Five Migrant Reception Units On Cards

Five migrant reception units on cards
Police set sights on clearing city squats

eKathimerini.com
July 22, 2009

Police officers oversee the evacuation of the last few migrants from the premises of the old Athens appeals court in the city center yesterday. The building, in which some 600 migrants had been living for months in squalid conditions, was disinfected by municipal workers after the clear-out. Authorities said other squats will be raided in coming weeks.

As police evacuated the last few illegal immigrants from the premises of the old Athens appeals court in the city center yesterday, Alternate Interior Minister Christos Markoyiannakis announced a series of similar raids on occupied derelict buildings, as reports emerged of government plans to create five new reception centers for migrants nationwide.

Markoyiannakis said the summer would see police entering dozens more vacant buildings in Athens where hundreds of undocumented migrants are living in squalid conditions, some reverting to drug dealing to eke out a living. He said police would use effective but safe tactics to remove them.

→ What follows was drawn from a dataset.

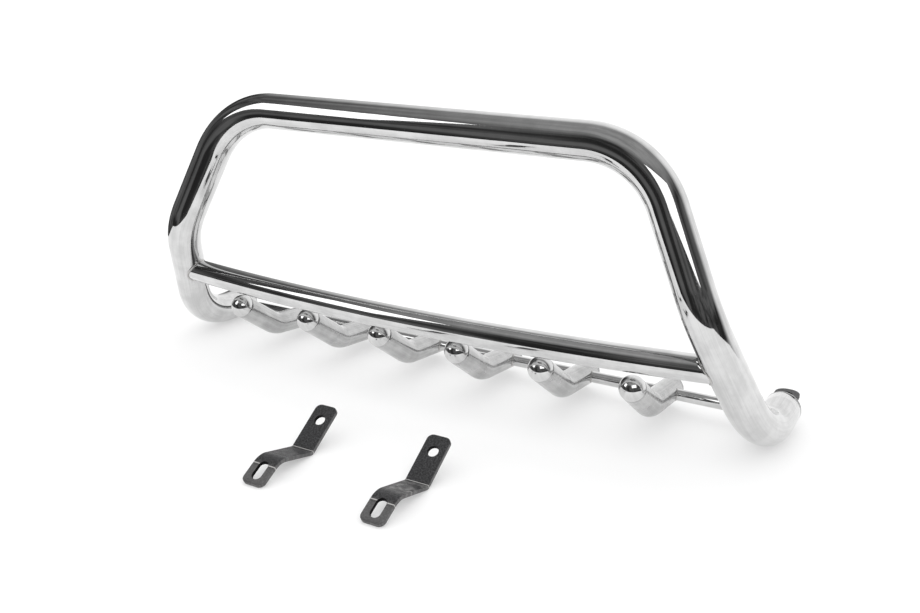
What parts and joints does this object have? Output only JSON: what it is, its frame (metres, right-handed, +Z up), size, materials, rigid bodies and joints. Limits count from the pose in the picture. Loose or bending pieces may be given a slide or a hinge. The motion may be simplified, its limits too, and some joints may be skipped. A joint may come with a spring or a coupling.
{
  "type": "front grille guard",
  "caption": "Polished tubular front grille guard: a splayed hoop with a bowed cross bar, forward-curled teeth on a thin rod, rear frame tabs and loose cranked mounting brackets.",
  "frame": {"origin": "midway between the two frame tab holes, on the upper face of the tabs", "axes": "+X to the right as seen from in front of the vehicle, +Y rearward towards the vehicle, +Z up"},
  "size_m": [1.194, 0.6318, 0.508],
  "materials": {
    "polished_stainless": "mirror-polished stainless steel tube",
    "black_paint": "semi-matt black paint on steel plate",
    "bracket_paint": "matt black paint, rubbed to bare steel at the bends"
  },
  "bodies": {
    "guard": {"main_hoop": "polished_stainless", "cross_bar": "polished_stainless", "tooth_rod": "polished_stainless", "tooth_1": "polished_stainless", "tooth_1_dome": "polished_stainless", "tooth_1_plug": "polished_stainless", "tooth_2": "polished_stainless", "tooth_2_dome": "polished_stainless", "tooth_2_plug": "polished_stainless", "tooth_3": "polished_stainless", "tooth_3_dome": "polished_stainless", "tooth_3_plug": "polished_stainless", "tooth_4": "polished_stainless", "tooth_4_dome": "polished_stainless", "tooth_4_plug": "polished_stainless", "tooth_5": "polished_stainless", "tooth_5_dome": "polished_stainless", "tooth_5_plug": "polished_stainless", "tooth_6": "polished_stainless", "tooth_6_dome": "polished_stainless", "tooth_6_plug": "polished_stainless", "left_end_plate": "polished_stainless", "left_tab": "black_paint", "right_end_plate": "polished_stainless", "right_tab": "black_paint"},
    "left_bracket": {"left_bracket": "bracket_paint"},
    "right_bracket": {"right_bracket": "bracket_paint"}
  },
  "joints": [
    {"name": "left_bracket_lift", "type": "slide", "parent": "guard", "child": "left_bracket", "axis": [0, 0, 1], "range_m": [0, 0.15]},
    {"name": "right_bracket_lift", "type": "slide", "parent": "guard", "child": "right_bracket", "axis": [0, 0, 1], "range_m": [0, 0.15]}
  ]
}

After the police operation on the old appeals court building on Socratous Street yesterday, a City of Athens unit moved in to disinfect the premises.

Meanwhile, sources told Kathimerini that the Interior Ministry is planning the creation of five new centers to accommodate thousands of illegal immigrants. The centers are slated for construction in Rio, in the Peloponnese; in Evros, near the Turkish border; in Ritsona on Evia; in Keramoti near Kavala and in Aspropyrgos, in northwestern Attica. Though the camps are expected to spark vehement protests by locals, the ministry is reportedly intent on pushing through the projects, sorely needed following the evacuation of some 1,500 Afghans from a makeshift settlement in the western port of Patra and about 600 immigrants from the Socratous Street squat. Legislation outlining the operation of these camps is expected to be submitted in Parliament over the next few days.

But residents and local authority officials are already up in arms, sources say. There is going to be conflict, said the mayor of Keramoti, Grigoris Triantafyllidis. Municipal authorities have drafted petitions, opposing the creation of migrant concentration camps in their areas. Meanwhile, a joint press conference by 13 migrant rights groups condemned the government for compromising the rights of migrants and refugees.